In database theory, there is a notion of transitive closure over relations. I am wondering if join operator over relations is also a special case of transitive closure?
No, it is not. Transitive closure is the closure of composition on binary relations; composition can be expressed as a rename (to make join operate on the right attributes), followed by a join, followed by a project to remove the common attributes.
So composition can be expressed in terms of join, but (as Erwin Smout says) its transitive closure can not, and join (or composition) cannot be expressed in terms of transitive closure, either.
Imprecisely, Join is a bit like relational composition. Transitive closure is relational composition repeated 0 or more times.
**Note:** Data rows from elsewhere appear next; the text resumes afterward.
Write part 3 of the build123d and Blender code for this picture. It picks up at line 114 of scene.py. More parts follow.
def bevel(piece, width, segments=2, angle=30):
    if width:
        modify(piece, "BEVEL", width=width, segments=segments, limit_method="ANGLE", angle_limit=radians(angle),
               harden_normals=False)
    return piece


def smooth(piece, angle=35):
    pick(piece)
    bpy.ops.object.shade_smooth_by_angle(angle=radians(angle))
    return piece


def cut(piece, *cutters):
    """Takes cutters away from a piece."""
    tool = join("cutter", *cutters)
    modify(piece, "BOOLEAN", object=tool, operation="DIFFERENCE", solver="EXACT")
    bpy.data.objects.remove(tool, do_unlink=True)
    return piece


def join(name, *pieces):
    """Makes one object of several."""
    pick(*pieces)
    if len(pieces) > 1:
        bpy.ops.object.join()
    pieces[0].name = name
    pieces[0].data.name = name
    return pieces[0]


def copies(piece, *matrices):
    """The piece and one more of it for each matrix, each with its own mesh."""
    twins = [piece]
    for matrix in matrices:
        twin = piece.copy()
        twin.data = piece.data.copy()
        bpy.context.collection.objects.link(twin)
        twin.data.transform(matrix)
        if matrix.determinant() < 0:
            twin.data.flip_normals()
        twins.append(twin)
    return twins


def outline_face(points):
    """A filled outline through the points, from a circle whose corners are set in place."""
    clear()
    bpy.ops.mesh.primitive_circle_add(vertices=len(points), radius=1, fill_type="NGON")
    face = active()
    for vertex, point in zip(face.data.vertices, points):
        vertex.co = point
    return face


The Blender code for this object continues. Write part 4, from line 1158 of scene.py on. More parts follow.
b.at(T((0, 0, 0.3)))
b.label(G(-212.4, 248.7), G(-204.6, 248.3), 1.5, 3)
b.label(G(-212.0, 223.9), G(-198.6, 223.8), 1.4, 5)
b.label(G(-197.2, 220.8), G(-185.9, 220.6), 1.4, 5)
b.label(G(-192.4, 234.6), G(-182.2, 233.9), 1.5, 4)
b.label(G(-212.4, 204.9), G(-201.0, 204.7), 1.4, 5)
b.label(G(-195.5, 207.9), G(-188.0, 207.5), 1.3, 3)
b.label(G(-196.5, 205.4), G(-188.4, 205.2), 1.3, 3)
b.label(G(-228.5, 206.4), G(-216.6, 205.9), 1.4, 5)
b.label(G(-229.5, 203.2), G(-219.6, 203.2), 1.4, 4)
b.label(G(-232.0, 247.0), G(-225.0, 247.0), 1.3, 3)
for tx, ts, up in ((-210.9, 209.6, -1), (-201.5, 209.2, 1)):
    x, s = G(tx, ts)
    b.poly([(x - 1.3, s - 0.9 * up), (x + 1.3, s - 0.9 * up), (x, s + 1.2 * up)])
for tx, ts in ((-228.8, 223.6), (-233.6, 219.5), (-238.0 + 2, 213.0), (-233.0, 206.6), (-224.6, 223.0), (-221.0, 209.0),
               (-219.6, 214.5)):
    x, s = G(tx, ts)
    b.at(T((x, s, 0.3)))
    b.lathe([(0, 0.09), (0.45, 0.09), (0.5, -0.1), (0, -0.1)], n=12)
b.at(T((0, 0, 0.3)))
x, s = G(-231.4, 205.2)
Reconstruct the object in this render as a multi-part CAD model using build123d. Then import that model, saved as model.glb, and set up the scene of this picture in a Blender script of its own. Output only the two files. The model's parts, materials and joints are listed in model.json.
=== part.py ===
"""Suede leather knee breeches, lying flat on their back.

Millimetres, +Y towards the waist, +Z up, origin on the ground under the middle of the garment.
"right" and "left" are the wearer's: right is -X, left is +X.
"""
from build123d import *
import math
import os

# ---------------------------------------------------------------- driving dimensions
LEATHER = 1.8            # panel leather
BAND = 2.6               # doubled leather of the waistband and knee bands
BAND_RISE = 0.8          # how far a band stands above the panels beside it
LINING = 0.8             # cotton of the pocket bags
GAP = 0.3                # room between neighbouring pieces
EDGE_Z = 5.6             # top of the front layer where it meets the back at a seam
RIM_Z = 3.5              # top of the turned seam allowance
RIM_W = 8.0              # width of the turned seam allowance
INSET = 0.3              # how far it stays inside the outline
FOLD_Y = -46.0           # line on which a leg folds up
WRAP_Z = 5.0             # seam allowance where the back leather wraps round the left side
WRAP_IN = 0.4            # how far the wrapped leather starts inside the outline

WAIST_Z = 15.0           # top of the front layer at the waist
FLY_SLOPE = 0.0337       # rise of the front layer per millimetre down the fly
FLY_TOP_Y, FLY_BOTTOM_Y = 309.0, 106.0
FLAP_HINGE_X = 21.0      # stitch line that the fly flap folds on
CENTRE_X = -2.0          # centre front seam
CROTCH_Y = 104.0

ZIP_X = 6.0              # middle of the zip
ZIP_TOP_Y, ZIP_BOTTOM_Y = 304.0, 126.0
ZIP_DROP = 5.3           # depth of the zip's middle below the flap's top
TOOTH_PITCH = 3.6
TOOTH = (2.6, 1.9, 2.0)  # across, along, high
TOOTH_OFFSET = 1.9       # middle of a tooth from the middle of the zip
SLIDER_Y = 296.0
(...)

Transitive closure of relations wasn't even part of Codd's algebra, while join indeed was, eurhm, sort of.
Transitive closure necessarily involves recursion, which takes its logical equivalent outside the realm of first-order predicate logic. That's why Codd's algebra was eventually demonstrated "expressively incomplete", why recursive querying was added so belatedly in the SQL standard, and why many courses even to this very day completely overlook the issue.
Join has none of that. Plus, transitive closure, eurhm, well, all versions I am personally aware of, operates on one single relation specifically. Join is not so constrained. Hence, there are joins that are not expressible as transitive closures, and join cannot possibly be a "special case" of TC.